USA | 2006 | Directed by John Cameron Mitchell
Logline: Several gay and straight characters struggle for sexual inspiration and a deeper understanding of love and commitment within their respective relationships.
The title takes its inspiration – a little obscurely – from the shorter yellow American school bus that apparently follows the longer traditional one. On board the main bus were the “normal” kids, while segregated and trailing behind in the short bus were the outsiders; the emotionally-disturbed, dysfunctional kids. Methinks John Cameron Mitchell rode the shortbus. In the movie Shortbus is the name of the underground salon, infamous for its blend of art, music, politics, and carnality, where the main characters, immersed in their lurid subterfuge, all converge.
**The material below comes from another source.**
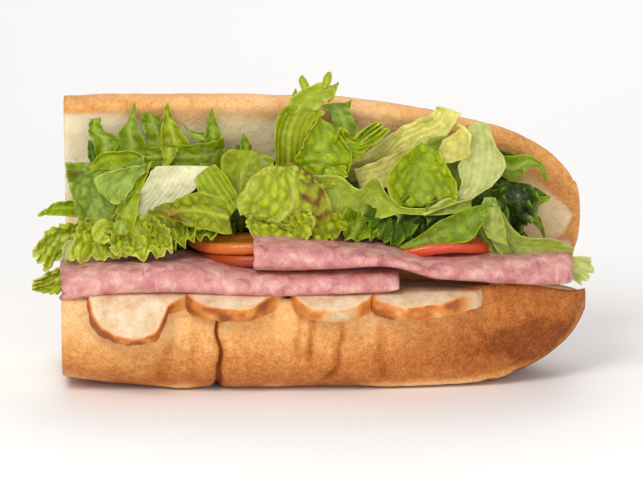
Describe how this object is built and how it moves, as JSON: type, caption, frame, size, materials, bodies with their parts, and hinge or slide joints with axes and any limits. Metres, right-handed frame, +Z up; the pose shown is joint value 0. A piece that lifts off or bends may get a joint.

The whole look and feel of the film is very NYC; the Big Apple stretching as Grace Jones once crooned. From the brilliant animation sequences that inter-cut the stories – camera flying over a painterly model Manhattan, diving down through the trees of Central Park and zooming into the window of some lower eastside apartment block – to the biting, self-depreciating sense of humour, the nonchalant polysexual tone, and of course, the mischievous, no-holds-barred explicit sex.

Yes, the sex. Shortbus embraces sexuality with a bear hug, and it goes further than any other art-house adult film of recent years, including Michael Winterbottom’s hugely disappointing 9 Songs and Catherine Breillet’s self-indulgent rub-one-outs Romance and Anatomy of Hell. In between the soul-searching and body-issues the audience is privy to actual sex (as the censors like to call it these days); a variety of hardcore activities ranging from auto-fellatio (impressive), cunnilingus, masturbation, ejaculation, group sex (arguably the most erotic of all the sex scenes), and a gay threesome (which will most definitely sort the adventurous men from the prudish boys, if you get my drift).

The provocative left-field Tinseltown directors can dream away, but Hollywood will never make a film like this. Apparently Mitchell and his producers held a specialised casting process to find the right actors – not wannabe porn stars – who delivered surprisingly solid performances, injecting the film with intelligence, honesty and a genuinely emotional edge.

It’s the kind of transgressive, genre-bending “mainstream” filmmaking we need to see more of. Of course your average Joe will only see this experimental, boundary-pushing, dramatic comedy as nothing more than art-house pornography, but hey, art and sex have always tangoed, and relationships are built on honesty and uninhibited communication. While Shortbus meanders from time to time, its central themes of self-acceptance and open-mindedness permeate the movie.

Vividly colourful and frequently funny, the movie is an outrageous melting pot of underground styles ejaculating over the mainstreet. Think Federico Fellini meets John Cassavetes meets Nicole Holofcener meets Richard Linklater meets Robert Altman meets Jack Smith meets Woody Allen at a swingers club in downtown New York City, and you’ll get the acquired taste. Whether you spit or swallow is up to you.